Rows:
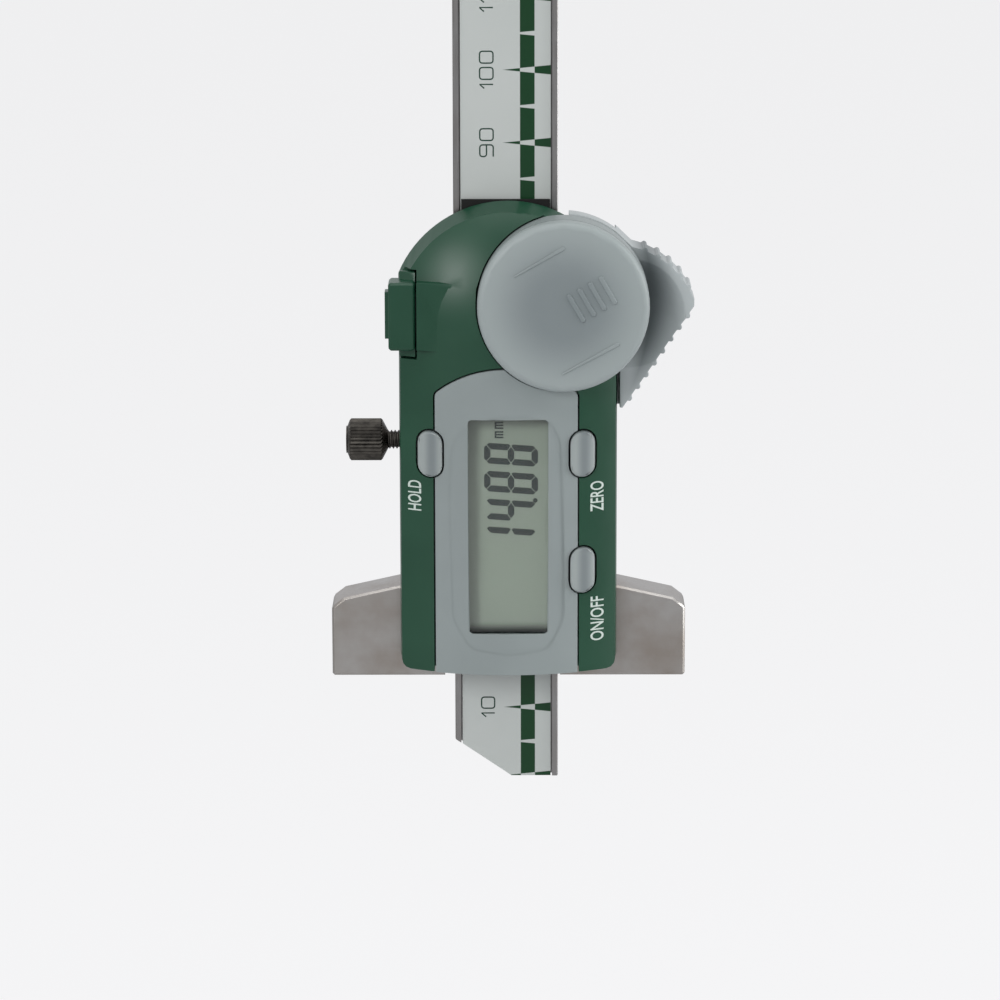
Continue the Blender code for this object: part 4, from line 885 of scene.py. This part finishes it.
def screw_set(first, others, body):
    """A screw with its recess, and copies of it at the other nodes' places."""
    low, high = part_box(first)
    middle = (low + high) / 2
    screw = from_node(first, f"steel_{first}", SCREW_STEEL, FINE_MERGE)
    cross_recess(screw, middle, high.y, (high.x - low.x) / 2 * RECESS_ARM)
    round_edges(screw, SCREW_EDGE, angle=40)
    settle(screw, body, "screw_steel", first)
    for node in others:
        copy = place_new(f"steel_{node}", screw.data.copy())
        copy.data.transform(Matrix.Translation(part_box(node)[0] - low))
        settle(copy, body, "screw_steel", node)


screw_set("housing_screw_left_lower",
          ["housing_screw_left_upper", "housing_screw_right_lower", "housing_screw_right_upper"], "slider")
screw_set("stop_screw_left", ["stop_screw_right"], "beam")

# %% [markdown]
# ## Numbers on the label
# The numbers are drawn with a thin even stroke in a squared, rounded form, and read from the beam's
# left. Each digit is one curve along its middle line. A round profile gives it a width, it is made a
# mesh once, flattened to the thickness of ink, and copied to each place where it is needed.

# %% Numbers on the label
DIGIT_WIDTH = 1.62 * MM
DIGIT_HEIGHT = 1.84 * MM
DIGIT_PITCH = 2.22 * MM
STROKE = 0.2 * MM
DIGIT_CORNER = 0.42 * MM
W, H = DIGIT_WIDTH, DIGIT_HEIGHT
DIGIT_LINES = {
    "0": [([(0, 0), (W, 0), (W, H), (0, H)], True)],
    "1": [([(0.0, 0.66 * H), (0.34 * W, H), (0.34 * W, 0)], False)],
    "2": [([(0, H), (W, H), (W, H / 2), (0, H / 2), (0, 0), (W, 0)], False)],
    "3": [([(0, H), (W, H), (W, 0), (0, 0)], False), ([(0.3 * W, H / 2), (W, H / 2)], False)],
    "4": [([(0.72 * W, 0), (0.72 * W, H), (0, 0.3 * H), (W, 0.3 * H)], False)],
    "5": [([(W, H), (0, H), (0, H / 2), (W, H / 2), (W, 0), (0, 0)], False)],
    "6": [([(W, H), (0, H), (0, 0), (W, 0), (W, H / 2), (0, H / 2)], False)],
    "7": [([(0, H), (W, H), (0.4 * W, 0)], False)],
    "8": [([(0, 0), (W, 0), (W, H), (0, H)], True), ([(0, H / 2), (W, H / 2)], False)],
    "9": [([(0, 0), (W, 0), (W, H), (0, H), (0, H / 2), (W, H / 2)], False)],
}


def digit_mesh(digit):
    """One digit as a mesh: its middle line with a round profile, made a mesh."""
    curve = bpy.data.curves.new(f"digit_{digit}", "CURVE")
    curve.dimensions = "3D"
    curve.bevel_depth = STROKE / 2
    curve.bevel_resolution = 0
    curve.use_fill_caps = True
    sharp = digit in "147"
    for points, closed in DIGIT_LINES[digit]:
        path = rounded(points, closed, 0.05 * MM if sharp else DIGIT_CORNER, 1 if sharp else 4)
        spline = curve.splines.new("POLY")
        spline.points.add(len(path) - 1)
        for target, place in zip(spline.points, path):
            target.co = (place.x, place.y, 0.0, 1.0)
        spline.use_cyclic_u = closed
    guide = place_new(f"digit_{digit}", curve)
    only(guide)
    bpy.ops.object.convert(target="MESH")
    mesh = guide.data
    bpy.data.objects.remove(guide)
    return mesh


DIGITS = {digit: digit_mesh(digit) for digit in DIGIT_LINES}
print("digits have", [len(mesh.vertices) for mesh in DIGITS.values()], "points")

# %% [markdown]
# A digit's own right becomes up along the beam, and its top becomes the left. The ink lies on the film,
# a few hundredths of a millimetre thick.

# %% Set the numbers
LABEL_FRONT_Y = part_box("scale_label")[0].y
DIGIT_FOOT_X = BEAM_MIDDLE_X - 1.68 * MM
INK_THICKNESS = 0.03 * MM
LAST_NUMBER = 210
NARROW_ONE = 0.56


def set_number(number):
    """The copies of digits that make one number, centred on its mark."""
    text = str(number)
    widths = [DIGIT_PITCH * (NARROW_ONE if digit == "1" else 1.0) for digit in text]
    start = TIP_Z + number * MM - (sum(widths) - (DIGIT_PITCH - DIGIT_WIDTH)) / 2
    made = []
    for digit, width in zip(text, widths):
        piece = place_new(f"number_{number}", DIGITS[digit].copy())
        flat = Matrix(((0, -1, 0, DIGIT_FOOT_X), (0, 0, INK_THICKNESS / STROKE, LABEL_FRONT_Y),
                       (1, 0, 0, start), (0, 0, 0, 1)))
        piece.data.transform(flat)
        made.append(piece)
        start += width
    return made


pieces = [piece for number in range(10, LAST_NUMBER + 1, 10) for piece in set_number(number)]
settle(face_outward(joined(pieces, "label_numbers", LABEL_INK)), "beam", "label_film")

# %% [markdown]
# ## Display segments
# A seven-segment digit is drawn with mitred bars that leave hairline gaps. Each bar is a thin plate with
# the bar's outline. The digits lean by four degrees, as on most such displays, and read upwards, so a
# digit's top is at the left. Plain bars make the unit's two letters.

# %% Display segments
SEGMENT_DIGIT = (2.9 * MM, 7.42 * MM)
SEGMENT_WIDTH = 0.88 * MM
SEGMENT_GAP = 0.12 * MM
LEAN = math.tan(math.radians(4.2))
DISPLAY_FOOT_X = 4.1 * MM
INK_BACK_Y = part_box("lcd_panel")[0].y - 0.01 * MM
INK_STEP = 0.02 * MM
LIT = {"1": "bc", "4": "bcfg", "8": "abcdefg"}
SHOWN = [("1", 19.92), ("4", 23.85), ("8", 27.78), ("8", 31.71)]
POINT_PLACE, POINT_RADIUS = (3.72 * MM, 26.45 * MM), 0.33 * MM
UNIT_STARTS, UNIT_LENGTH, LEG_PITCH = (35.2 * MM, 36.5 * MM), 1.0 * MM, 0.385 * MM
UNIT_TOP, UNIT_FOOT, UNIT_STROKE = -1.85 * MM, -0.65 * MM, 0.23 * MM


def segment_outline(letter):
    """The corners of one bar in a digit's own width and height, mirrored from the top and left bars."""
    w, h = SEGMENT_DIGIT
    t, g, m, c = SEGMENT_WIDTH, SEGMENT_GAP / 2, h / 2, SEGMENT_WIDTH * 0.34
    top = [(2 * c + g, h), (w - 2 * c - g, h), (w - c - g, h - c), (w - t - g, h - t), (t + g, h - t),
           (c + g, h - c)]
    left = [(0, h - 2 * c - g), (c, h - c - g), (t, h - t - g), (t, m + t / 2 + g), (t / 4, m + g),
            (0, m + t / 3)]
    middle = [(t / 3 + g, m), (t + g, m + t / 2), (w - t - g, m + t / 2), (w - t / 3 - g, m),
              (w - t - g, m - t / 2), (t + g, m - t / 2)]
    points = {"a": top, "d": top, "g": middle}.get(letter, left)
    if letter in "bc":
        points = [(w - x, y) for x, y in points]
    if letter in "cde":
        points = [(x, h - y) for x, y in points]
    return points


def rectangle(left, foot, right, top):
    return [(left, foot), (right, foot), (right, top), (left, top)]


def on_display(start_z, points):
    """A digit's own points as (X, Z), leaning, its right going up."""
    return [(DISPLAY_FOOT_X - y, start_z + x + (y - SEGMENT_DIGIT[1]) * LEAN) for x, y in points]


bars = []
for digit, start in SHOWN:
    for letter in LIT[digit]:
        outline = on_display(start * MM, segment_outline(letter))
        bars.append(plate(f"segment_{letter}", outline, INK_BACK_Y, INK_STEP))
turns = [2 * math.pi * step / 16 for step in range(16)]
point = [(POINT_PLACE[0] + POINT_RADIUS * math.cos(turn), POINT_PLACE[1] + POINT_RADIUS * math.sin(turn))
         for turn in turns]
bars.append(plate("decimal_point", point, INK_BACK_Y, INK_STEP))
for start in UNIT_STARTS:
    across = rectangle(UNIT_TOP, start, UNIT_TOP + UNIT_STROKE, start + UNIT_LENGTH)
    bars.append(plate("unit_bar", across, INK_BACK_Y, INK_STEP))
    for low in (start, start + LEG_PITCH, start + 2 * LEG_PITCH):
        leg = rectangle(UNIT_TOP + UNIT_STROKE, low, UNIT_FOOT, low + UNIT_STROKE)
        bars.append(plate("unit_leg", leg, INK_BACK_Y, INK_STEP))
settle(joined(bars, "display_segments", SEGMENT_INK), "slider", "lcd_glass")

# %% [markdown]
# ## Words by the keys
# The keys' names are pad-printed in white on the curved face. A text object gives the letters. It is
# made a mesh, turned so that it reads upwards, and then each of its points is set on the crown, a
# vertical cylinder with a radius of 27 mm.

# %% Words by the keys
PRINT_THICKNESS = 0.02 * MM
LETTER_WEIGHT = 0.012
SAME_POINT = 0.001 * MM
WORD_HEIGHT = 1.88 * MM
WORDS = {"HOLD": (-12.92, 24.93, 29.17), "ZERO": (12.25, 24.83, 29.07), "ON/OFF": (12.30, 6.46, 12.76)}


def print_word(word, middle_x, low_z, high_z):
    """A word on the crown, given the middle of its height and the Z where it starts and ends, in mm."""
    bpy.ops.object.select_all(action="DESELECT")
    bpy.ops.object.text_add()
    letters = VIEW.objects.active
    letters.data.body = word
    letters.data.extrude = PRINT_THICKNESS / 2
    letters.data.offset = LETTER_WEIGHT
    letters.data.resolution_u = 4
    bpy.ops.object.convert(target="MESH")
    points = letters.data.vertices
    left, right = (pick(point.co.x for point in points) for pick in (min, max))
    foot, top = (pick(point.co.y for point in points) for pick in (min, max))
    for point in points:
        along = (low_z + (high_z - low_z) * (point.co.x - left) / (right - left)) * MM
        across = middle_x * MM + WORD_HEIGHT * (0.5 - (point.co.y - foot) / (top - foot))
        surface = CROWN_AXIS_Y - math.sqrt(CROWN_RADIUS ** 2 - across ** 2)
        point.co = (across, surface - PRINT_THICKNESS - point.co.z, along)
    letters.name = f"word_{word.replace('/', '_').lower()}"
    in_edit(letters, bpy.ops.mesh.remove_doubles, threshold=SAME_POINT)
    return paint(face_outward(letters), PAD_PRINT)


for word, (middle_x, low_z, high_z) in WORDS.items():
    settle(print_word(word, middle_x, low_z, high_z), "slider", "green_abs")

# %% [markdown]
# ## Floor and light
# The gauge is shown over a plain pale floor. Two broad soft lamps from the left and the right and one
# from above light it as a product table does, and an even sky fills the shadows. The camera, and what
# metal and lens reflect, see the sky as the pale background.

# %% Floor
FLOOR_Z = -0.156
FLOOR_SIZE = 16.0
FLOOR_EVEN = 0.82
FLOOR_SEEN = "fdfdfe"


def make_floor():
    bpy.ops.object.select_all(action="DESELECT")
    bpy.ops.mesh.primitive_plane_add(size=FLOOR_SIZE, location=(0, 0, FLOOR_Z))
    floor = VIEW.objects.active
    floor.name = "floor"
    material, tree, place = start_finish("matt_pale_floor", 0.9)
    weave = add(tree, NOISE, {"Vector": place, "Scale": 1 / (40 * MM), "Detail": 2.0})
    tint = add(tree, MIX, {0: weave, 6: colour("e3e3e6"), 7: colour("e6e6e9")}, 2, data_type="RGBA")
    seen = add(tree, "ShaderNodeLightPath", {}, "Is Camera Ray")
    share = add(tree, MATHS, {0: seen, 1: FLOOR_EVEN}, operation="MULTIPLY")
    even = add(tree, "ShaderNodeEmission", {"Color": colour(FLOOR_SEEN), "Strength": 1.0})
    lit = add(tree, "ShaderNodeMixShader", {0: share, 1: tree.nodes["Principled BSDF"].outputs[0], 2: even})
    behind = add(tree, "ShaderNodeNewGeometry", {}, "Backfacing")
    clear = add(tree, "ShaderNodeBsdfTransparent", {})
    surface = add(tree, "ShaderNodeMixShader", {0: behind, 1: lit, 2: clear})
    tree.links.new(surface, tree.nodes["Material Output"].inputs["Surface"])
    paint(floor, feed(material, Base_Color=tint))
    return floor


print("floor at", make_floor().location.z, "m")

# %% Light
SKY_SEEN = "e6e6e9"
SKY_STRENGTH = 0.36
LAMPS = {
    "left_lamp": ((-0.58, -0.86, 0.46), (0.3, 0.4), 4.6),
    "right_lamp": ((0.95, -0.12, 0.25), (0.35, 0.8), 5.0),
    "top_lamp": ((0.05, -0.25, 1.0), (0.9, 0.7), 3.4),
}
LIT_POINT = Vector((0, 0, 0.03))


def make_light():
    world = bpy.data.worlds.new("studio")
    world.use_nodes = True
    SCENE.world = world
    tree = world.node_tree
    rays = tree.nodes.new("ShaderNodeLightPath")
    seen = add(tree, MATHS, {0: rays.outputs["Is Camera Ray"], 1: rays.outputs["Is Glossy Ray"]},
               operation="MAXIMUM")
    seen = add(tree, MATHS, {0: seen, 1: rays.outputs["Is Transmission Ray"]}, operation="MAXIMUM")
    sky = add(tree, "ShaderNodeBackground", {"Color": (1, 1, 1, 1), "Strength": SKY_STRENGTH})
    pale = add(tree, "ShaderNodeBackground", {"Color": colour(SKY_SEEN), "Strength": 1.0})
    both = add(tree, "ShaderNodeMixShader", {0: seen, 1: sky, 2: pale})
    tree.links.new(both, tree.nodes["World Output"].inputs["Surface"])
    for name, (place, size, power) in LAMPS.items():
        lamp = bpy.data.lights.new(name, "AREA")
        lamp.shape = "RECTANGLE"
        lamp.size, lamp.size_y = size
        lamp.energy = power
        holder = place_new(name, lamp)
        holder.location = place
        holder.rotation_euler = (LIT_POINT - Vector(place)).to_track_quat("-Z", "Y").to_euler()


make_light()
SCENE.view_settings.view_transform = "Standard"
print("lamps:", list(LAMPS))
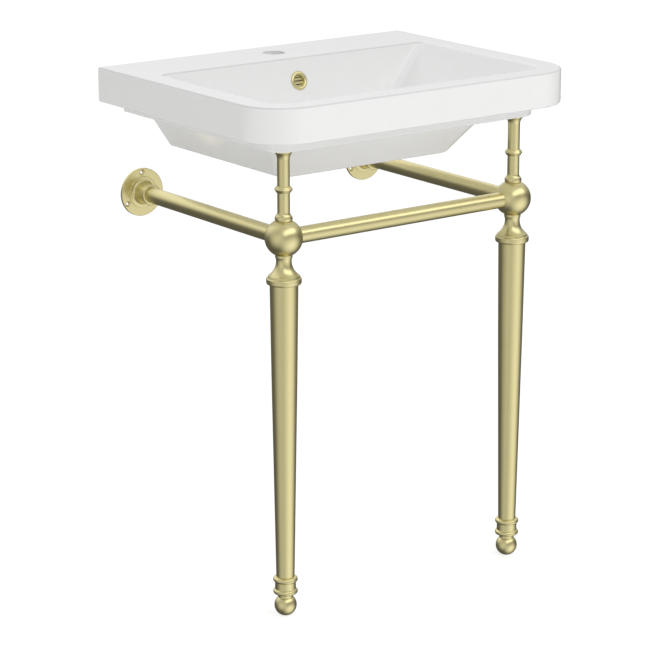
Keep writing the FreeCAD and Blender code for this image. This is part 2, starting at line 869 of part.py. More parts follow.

What needs to be done: Print the records above verbatim from their first line to the line containing "# mesh once, flattened", both included, and stop there.

Answer to this task:
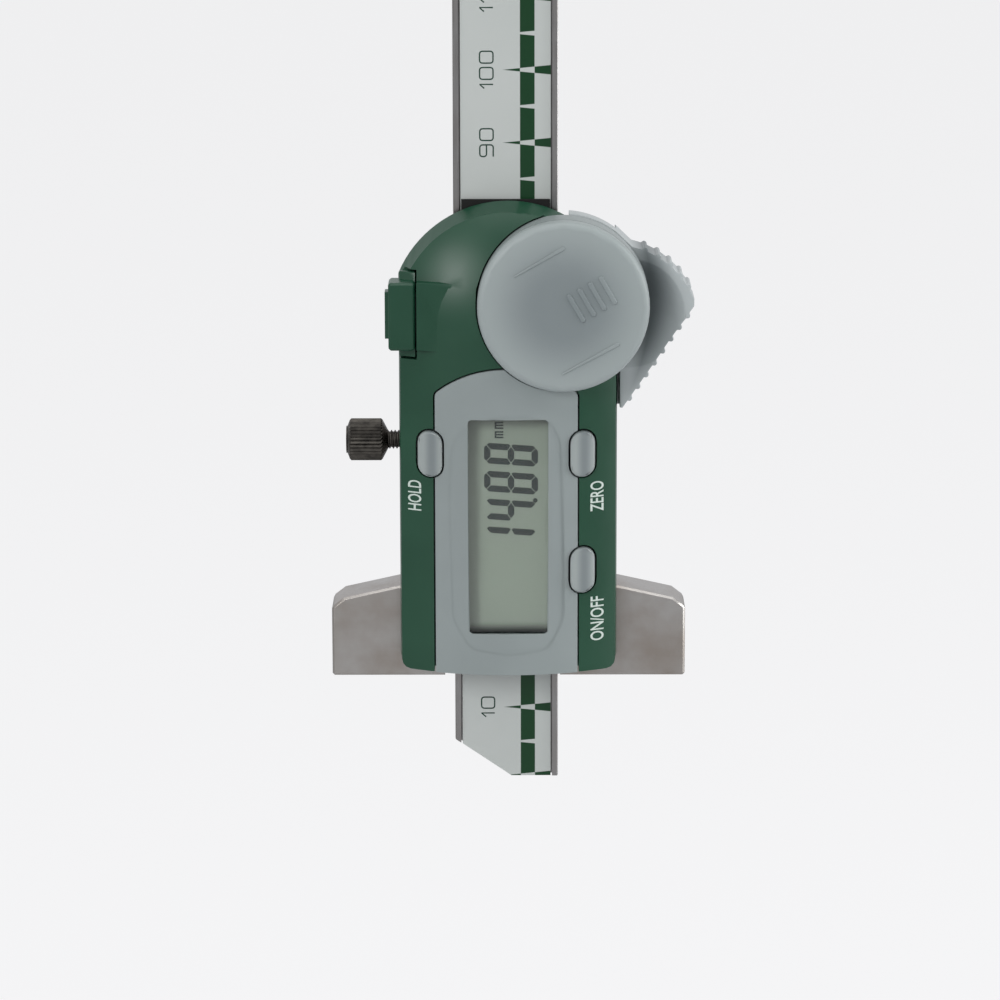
Continue the Blender code for this object: part 4, from line 885 of scene.py. This part finishes it.
def screw_set(first, others, body):
    """A screw with its recess, and copies of it at the other nodes' places."""
    low, high = part_box(first)
    middle = (low + high) / 2
    screw = from_node(first, f"steel_{first}", SCREW_STEEL, FINE_MERGE)
    cross_recess(screw, middle, high.y, (high.x - low.x) / 2 * RECESS_ARM)
    round_edges(screw, SCREW_EDGE, angle=40)
    settle(screw, body, "screw_steel", first)
    for node in others:
        copy = place_new(f"steel_{node}", screw.data.copy())
        copy.data.transform(Matrix.Translation(part_box(node)[0] - low))
        settle(copy, body, "screw_steel", node)


screw_set("housing_screw_left_lower",
          ["housing_screw_left_upper", "housing_screw_right_lower", "housing_screw_right_upper"], "slider")
screw_set("stop_screw_left", ["stop_screw_right"], "beam")

# %% [markdown]
# ## Numbers on the label
# The numbers are drawn with a thin even stroke in a squared, rounded form, and read from the beam's
# left. Each digit is one curve along its middle line. A round profile gives it a width, it is made a
# mesh once, flattened to the thickness of ink, and copied to each place where it is needed.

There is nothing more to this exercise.